The Netherlands is facing mass closures of churches, with the Diocese of Utrecht likely to lose five in six, a researcher has warned.
Joris Kregting, from the Dutch research centre KASKI, said that some dioceses are planning to merge parishes, “while others are looking more towards the cooperation of parishes”.
Why was it under-reported?
The story represents, not a sudden headline-grabbing development, but a long-term trend: according to KASKI. In the 1960s, 55 per cent of the Netherlands’ 2.7 million Catholics still went to Mass regularly. By 2000 average weekly Mass attendance was down to 439,000; in 2017, to 157,900 people.

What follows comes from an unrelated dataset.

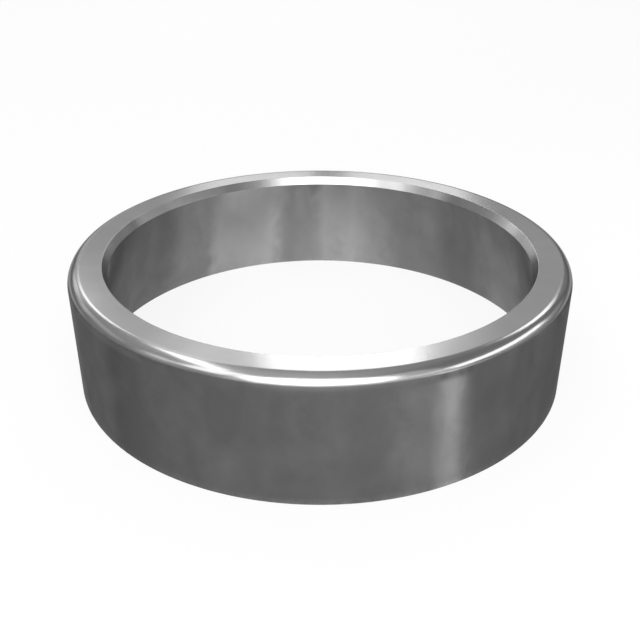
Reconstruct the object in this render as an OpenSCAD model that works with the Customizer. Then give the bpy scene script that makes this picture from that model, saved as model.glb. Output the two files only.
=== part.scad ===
// Bearing race ring with a tapered bore, rolled without a seam and turned all over.
// It stands on its thin end, with the thick end and its rounded corner up.

/* [Body] */
// Outer diameter
outer_d = 300; // [200:1:600]
// Height from end face to end face
height = 74; // [50:0.5:150]

/* [Wall] */
// Wall at the small end of the bore, where the ring is thickest
thick_wall = 23; // [18:0.5:40]
// Wall at the large end of the bore, measured to the sharp corner
thin_wall = 8.2; // [4:0.1:14]

/* [Edges] */
// Radius of the rounded outer corner at the thick end
corner_r = 7.5; // [2:0.1:11]
// Width of the lead-in chamfer at the small end of the bore
lead_in_w = 3; // [1:0.1:5]
// Depth of the lead-in chamfer along the axis
lead_in_h = 5; // [1:0.1:10]
// Size of the 45 degree break on both corners of the thin end
edge_break = 0.4; // [0.1:0.1:1.5]

/* [Hidden] */

outer_r = outer_d / 2;
// Bore radii at the foot of the lead-in chamfer and at the thin end face
small_bore_r = outer_r - thick_wall;
large_bore_r = outer_r - thin_wall;
// Inner edge of the flat face on the thick end
face_r = small_bore_r + lead_in_w;
// Radius that the taper gains for each millimetre down the axis
taper = (large_bore_r - small_bore_r) / (height - lead_in_h);
// How far a cutting shape runs past the surface that it cuts
overrun = 1;
// Smoothness of the corner and of the turned surfaces
corner_fn = 96;
ring_fn = 240;

// Wall outline with a square outer corner: X is the radius and Y the height
module square_section() {
  polygon([
    [outer_r - edge_break, 0],
    [outer_r, edge_break],
    [outer_r, height],
    [face_r, height],
    [small_bore_r, height - lead_in_h],
    [large_bore_r - taper * edge_break, edge_break],
    [large_bore_r + edge_break, 0]
  ]);
}

// What rounding the outer corner takes away
module corner_waste() {
  translate([outer_r - corner_r, height - corner_r]) difference() {
    square(corner_r + overrun);
    circle(corner_r, $fn = corner_fn);
  }
}

module ring() {
  color([0.56, 0.57, 0.58]) rotate_extrude($fn = ring_fn) difference() {
    square_section();
    corner_waste();
  }
}

ring();
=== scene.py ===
import math

import bpy
import numpy as np
from mathutils import Matrix, Vector


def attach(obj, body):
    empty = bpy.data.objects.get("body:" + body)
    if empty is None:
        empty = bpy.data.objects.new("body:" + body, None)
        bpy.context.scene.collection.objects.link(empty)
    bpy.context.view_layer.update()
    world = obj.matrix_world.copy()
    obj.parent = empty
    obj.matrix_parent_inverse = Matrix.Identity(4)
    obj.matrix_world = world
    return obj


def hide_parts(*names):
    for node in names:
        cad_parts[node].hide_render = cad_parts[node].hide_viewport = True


bl_info = {
    "name": "Rolled race ring",
    "version": (1, 0, 0),
    "blender": (4, 5, 0),
    "location": "View3D > Sidebar > Race ring",
    "description": "Builds a turned, tapered-bore race ring and the studio it stands in",
    "category": "Object",
}

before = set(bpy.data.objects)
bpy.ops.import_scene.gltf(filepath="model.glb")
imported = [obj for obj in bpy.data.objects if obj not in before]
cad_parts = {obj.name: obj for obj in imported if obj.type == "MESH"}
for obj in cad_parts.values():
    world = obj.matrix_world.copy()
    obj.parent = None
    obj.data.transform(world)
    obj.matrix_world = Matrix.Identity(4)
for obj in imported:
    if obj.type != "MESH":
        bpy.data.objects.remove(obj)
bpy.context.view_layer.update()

MM = 0.001
NODE = "ring"
BODY = "root"
# Two heights or radii closer than this are one corner of the section
SAME = 0.02 * MM
# Extra points inside each end of a straight side, and the longest step between them
SIDE_SUPPORT = 0.3 * MM
LONGEST_STEP = 4 * MM

# Circle that the cloudy patches are laid round, about the middle of the ring's wall
CLOUD_CIRCLE = 140 * MM
# The fine layer of the patches against the broad one: how much finer, and its strength
FINE_LAYER = 2.6
FINE_SHARE = 0.35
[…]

In some ways, it’s an old story of rapid European secularisation. But KASKI is promising a close look at the data, and working with Katholiek Nieuwsblad to examine how the trend is affecting particular areas.
What will happen next?
As Katholiek Nieuwsblad’s Michiel van de Kamp pointed out in an article for Crux, the closures present the Church with dilemmas: “Should the church be restored, demolished, sold or perhaps be remodelled and made into a community centre?”
Dutch Catholics will hope that the remaining churches will be beacons of faith. Cardinal Willem Eijk of Utrecht told Lifesite in May: “I also think it is important that we first restore the situation in the Church – that is, that the faithful know their faith again.”